File spoon-archives/deleuze-guattari.archive/deleuze-guattari_1998/deleuze-guattari.9810, message 288


From: Kalapsyche-AT-aol.com
Date: Mon, 26 Oct 1998 22:10:20 EST
Subject: Re: boundaries in flow


In a message dated 10/26/1998 9:34:13 PM EST, Unleesh-AT-aol.com writes:

<< "Deleuze's texts are inherently without boundaries"
 
 Perhaps they are, but this does not mean they are without thresholds. They
are
 a series of schizzes that skip across multiple milieus.
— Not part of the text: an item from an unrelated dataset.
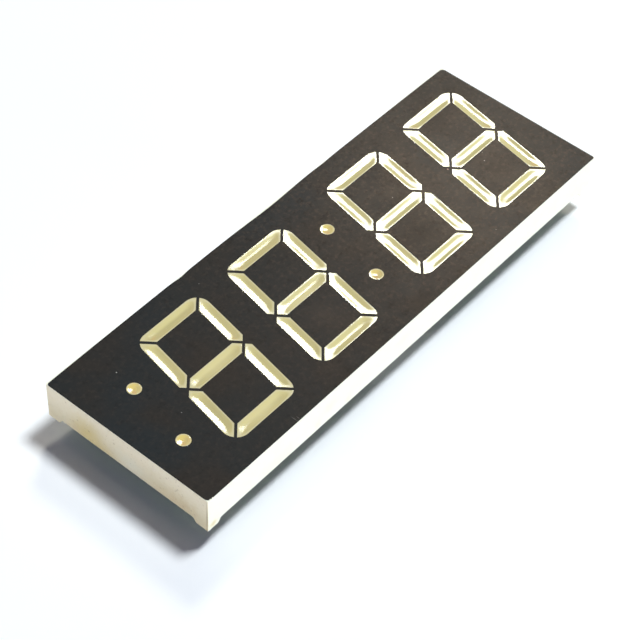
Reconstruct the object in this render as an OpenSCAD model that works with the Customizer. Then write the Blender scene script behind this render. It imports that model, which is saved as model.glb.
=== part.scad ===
// Four-digit seven segment display module, clock type, with two colons.
// A moulded reflector housing holds cast resin windows, a printed face,
// a circuit board with LED dice, and two rows of round pins.
// X runs along the digits, Y towards their tops, Z out of the face.
// The origin is the centre of the seating plane, under the corner feet.

/* [Body] */
// Length along the row of digits
body_l = 120.5; // [119.5:0.5:130]
// Width across the digits
body_w = 40.7; // [40.2:0.1:50]
// Height from the seating plane to the printed face
body_h = 9.3; // [8.3:0.1:14]
// Height of the corner feet below the rim
foot_h = 1.1; // [0.6:0.1:1.6]
// Length of each leg of a foot, at the seating plane
foot_l = 3.0; // [2:0.1:5]
// Extra length of a foot's leg at the rim, from its sloping end
foot_slope = 0.7; // [0.2:0.1:1.5]
// Thickness of the outer walls
wall_t = 1.2; // [0.8:0.1:1.5]
// Radius of the upright edges
edge_r = 0.15; // [0.1:0.05:0.6]
// Draft of each short end, from the face down to the feet
end_draft = 0.25; // [0:0.05:0.4]
// Draft of each long side
side_draft = 0.05; // [0:0.05:0.4]

/* [Digits] */
// Height of a digit, over segments a and d
digit_h = 30.48; // [28:0.02:31]
// Width of a digit across its upright segments
digit_w = 17.85; // [16:0.05:18.5]
// Width of a segment bar
bar_w = 3.04; // [2.6:0.02:3.2]
// Slant of the digits, in degrees
slant = 10.55; // [0:0.05:12]
// Gap between neighbouring segments
bar_gap = 0.58; // [0.4:0.02:0.8]
// Distance between the digits of a pair
digit_pitch = 25; // [24:0.1:25.5]
// Distance between the middle two digits, across the centre colon
colon_pitch = 30.5; // [29.5:0.1:31]
// Offset of the row of digits from the centre of the body, along it
row_shift = 4.75; // [4.2:0.01:4.8]
// Offset of the row of digits across the body
row_rise = -0.1; // [-0.3:0.05:0.3]
// Distance from the first colon to the first digit
first_colon = 15.9; // [15.4:0.05:16]
// Radius of a colon's dot
dot_r = 1.5; // [1:0.1:1.7]
// Height of a dot above or below the middle of the digits
dot_y = 7.5; // [6:0.1:8]

/* [Reflector] */
// Narrowing of a cavity towards the board, on each side
cavity_draft = 0.6; // [0.2:0.05:0.8]
// Thickness of the wall round a cavity
cell_wall = 0.9; // [0.6:0.05:1]
// Thickness of the face plate between the cavities
plate_t = 1; // [0.8:0.1:1.5]
// Thickness of the face print
print_t = 0.08; // [0.05:0.01:0.15]
// Distance of the print inside the edges of the face plate
print_edge = 0.04; // [0.02:0.01:0.1]
// Depth to which the resin has sunk in the middle of a window
sink = 0.1; // [0.05:0.01:0.2]

/* [Board] */
// Thickness of the circuit board
board_t = 1.6; // [1:0.1:1.6]
// Distance of the board inside the rim
board_in = 0.8; // [0.5:0.1:1]
// Gap round the board's edge, filled by the seal
board_gap = 0.15; // [0.1:0.05:0.3]
// Width of the seal's fillet on the board
seal_w = 0.8; // [0.5:0.1:1]
// Height of the seal's fillet up the wall
seal_rise = 0.6; // [0.3:0.05:0.65]
// Side of an LED die
die_w = 0.4; // [0.3:0.05:0.5]
// Height of an LED die
die_h = 0.2; // [0.15:0.05:0.3]

/* [Pins] */
// Diameter of a pin
pin_d = 0.5; // [0.4:0.05:0.6]
// Distance between neighbouring pins
pin_pitch = 2.54; // [2.54:2.54:5.08]
// Distance between the two rows of pins
row_pitch = 33.02; // [32.9:0.01:33.4]
// Number of pins in a row
pins_per_row = 7; // [7]
// Length of a pin below the seating plane
pin_drop = 4.8; // [3:0.1:6]
// Diameter of a pin's tapered shank under its head
shank_d = 0.7; // [0.6:0.02:0.7]
// Diameter of a pin's head, inside the housing
head_d = 1.1; // [0.9:0.1:1.2]
// Thickness of a pin's head
head_t = 0.3; // [0.2:0.05:0.5]
// Radius of a pin's hole in the board
hole_r = 0.4; // [0.38:0.01:0.42]
// Radius of a solder joint on the board
joint_r = 0.75; // [0.6:0.05:0.85]
// Reach of a solder joint along the pin
joint_rise = 0.6; // [0.3:0.05:0.65]

/* [Hidden] */
SEGMENTS = ["a", "b", "c", "d", "e", "f", "g"];
DIGITS = [1:4];
COLONS = [1:2];
PINS = [1:2 * pins_per_row];
function dot_name(c, side) = str("colon_", c, side > 0 ? "_upper_dot" : "_lower_dot");

$fn = 32;
tiny = 0.01;

// Levels above the seating plane
rim_z = foot_h;
board_z = rim_z + board_in;
cell_z = board_z + board_t;
face_z = body_h - print_t;
plate_z = face_z - plate_t;

// Half sizes of a digit, over all and inside its bars
half_w = digit_w / 2;
half_h = digit_h / 2;
in_w = half_w - bar_w;
in_h = half_h - bar_w;
// Where the mitres of the middle bar's tip meet, on the digit's middle line
tip_in = 0.35;
tip_x = half_w - bar_w * tip_in;
// Height at which an upright bar's outer corner is cut off, near the middle
blunt = 0.1;
cut_y = bar_w / 2 - blunt;

digit_x = [
    row_shift - colon_pitch / 2 - digit_pitch,
    row_shift - colon_pitch / 2,
    row_shift + colon_pitch / 2,
    row_shift + colon_pitch / 2 + digit_pitch
];
colon_x = [digit_x[0] - first_colon, row_shift];

// ---- Outlines -------------------------------------------------------------

function unit(v) = v / norm(v);
function backwards(p) = [for (i = [len(p) - 1:-1:0]) p[i]];
function turned(p) = [for (q = p) -q];
function flipped(p) = [for (q = backwards(p)) [-q.x, q.y]];
function leant(p, s) = [p.x + tan(s) * p.y, p.y];
function across(u) = [u.y, -u.x];
function cross_z(u, v) = u.x * v.y - u.y * v.x;
// Where the line through p along u meets the line through q along v
function meet(p, u, q, v) = p + u * cross_z(q - p, v) / cross_z(u, v);
function arc(c, r, from, to, n = 5) =
    [for (i = [0:n]) let (t = from + (to - from) * i / n) c + r * [cos(t), sin(t)]];

// A bar's outline leans by s degrees and stands m inside its opening. The bars
// are mitred at a digit's corners, and rounded there about the inner corner.
function corner(s) = leant([-in_w, in_h], s);
function mitre(s) = unit(leant([-1, 1], s));
function mitre_turn(s) = atan2(mitre(s).y, mitre(s).x);
function gap_turn(m, r) = asin((bar_gap / 2 + m) / (r - m));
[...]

Boundaries, or
 portals?
  >>
So am I to understand that you are replacing the concept of thresholds with
boundaries?  I also have another question on this issue:  You sent out an e-
mail citing a journal artical that criticized psychologists for taking up a
perspective that is too molar in character.  In response to this, I'm lead to
wonder if we are to expect the dismissal of all molar categories on the basis
of those that confuse the molar with the molecular?  As D. argues in chapter
three of Difference and Repetition, the representational categories of good
and common sense are always are always at work, but he does not argue from
here that these categories are always illigitimate or without use.  This point
resembles another point that Nietzsche makes in "Truth and Lies in the
Nonmoral Sense", in which he claims that we have to temporarilly forget the
metaphorical character of our concepts in order to effectively use them.  How
would we effectively interact without some measure of molar actualization in
place?  Doesn't the real problem lie in reifying the molar and confusing it
with the real in a manner akin to the confused applications of Kant's
regulative Ideas with things as they are in themselves?